The Nun spinoff is what happens when you’re too eager to replicate a success. You think that exposition is the same thing as patience, that an abbey in Romania alone establishes a gothic mood. The Nun wants to be classic Hammer horror, but it settles for an extended prologue to The Conjuring. Director Corin Hardy has all the pieces to make this “the darkest chapter,” but over-relies on jump scares to do this. Valak’s whole deal is that she’s so frightening on her own that all she has to do is tilt her head downward to look like the holiest of all evils. Hardy, though, tries to do too much.
There’s no time to settle in or get a handle on the film’s setting. The abbey is a gargantuan fortress, but it feels like we’re in the same rooms and running down the same infinite hallway. Would it kill them to grab a couple more lanterns to light the scenes? (Too dark can make a viewer sleepy.) Hardy, at least, never shows off his hand with Valak, using her sparingly and crafting some kinetic set pieces in which she makes a grim mockery of the Bible. This is when The Nun eschews a great deal of fun, how it messes with the sacred: the cross, the altar, rosaries, prayer, a statue of the Virgin Mary. Maybe this film would’ve been 1000x scarier in a cathedral full of devout Catholics.
It bums me out because The Nun has a worthy band of protagonists. Taissa Farmiga (Vera Farmiga’s sister) plays the doe-eyed Sister Irene, a nun-in-training with visions of what’s to come; Demian Bichir’s presence gives the material some much needed gravitas; and Jonas Bloquet as the doomed “Frenchie” is the lone comic relief. It’s fun watching them wrestle with this demon of all nuns, but frankly everybody including Valak deserves a better movie.

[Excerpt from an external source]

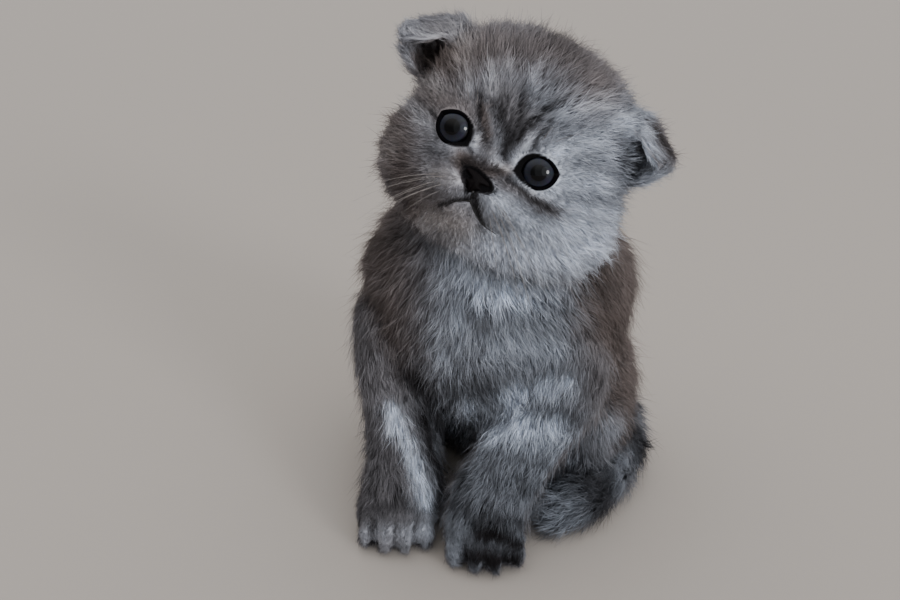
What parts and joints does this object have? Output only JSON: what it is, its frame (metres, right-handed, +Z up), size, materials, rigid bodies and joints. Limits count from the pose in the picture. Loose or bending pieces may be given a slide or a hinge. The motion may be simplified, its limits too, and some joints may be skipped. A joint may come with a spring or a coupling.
{
  "type": "scottish fold cat",
  "caption": "Sitting fold-eared kitten, life size, head tilted and lifted, forelegs upright in front and the tail laid round its side.",
  "frame": {"origin": "bottom centre of the bounding box, on the floor that the kitten sits on", "axes": "+Z up, the kitten's chest and forelegs face -Y, its left side is +X"},
  "size_m": [0.0992, 0.1116, 0.1507],
  "materials": {
    "face_coat": "short plush coat, silver grey with brown-grey stripes",
    "silver_coat": "plush coat, silver grey with faint darker bands",
    "back_coat": "plush coat, brown-grey",
    "dark_coat": "plush coat, dark grey to black with grey rings",
    "nose_leather": "fine-grained, slightly moist",
    "eye": "wet, glossy, dark blue-grey"
  },
  "bodies": {
    "root": {"head": "face_coat", "nose": "nose_leather", "eye_left": "eye", "eye_right": "eye", "ear_left": "dark_coat", "ear_right": "dark_coat", "neck": "silver_coat", "torso": "back_coat", "foreleg_left": "silver_coat", "foreleg_right": "silver_coat", "forepaw_left": "dark_coat", "forepaw_right": "dark_coat", "thigh_left": "back_coat", "thigh_right": "back_coat", "hindpaw_left": "dark_coat", "hindpaw_right": "dark_coat", "tail_base": "dark_coat", "tail_tip": "dark_coat"}
  },
  "joints": []
}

On the next Conjuring Universe binge, you can safely skip The Nun. It won’t kill you, I promise.
8. The Curse of La Llorona

The Curse of La Llorona opens with the Mexican folklore brought to vivid life. Unfortunately, those few minutes are the only time the film achieves something close to an atmosphere of dread. Michael Chaves jumps the gun with his star ghoul. La Llorona has PLENTY of screen time in this. If you think La Llorona will jump at you, she most certainly will. By the 2nd or 3rd time this happens in the movie, she ceases to be scary. It’s the cheesy soap opera version of a shared cultural nightmare.
To be fair, Chaves has some solid horror direction. He whips the camera around the house reminiscent of Sam Raimi’s style in Evil Dead. But we already have an heir to Sam Raimi, and his name is Fede Alvarez. What Chaves lacks, I think, is the patience between scares. Room to breathe in any horror movie is essential. We’re alarmed by loud things because we’re allowed to feel the quiet. When things are constantly slamming or lurching toward us, we become numb to the sensation.
Maybe if we had a different heroine the story could’ve fared better. No disrespect to Linda Cardellini a.k.a. Velma, but this should’ve been Patricia Velasquez’s movie, or Raymond Cruz for that matter. (If anyone’s going to defeat the weeping woman, it would be Breaking Bad’s Tuco.) The Curse of La Llorona goes out of its way to connect itself with the Conjuring Universe by bringing in Annabelle’s Father Perez but they read like deleted scenes, almost as if the filmmakers couldn’t decide whether they wanted this part of the universe.
I can see why Chaves was picked for the latest Conjuring, but I also see why The Devil Made Me Do It ultimately goes astray. Chaves thinks the big scares make great horror films, and that’s half true. The rest is in the buildup, in the tension, the stomach-churning anticipation. Your scares are only as good as your buildup. David F. Sandberg would’ve been my pick for The Conjuring 3, just for the record.
I have so much more to say about The Devil Made Me Do It that I’ll have to save it for a later post. For now, this is where I stand on the Conjuring Universe. These movies, bottom-line, are FUN – a thing that studio tentpoles often lose with bigger budgets or planned spinoffs, resurrected characters, course-correcting timelines, etc. Whatever becomes of the Conjuring Universe, I hope they never lose the funhouse element.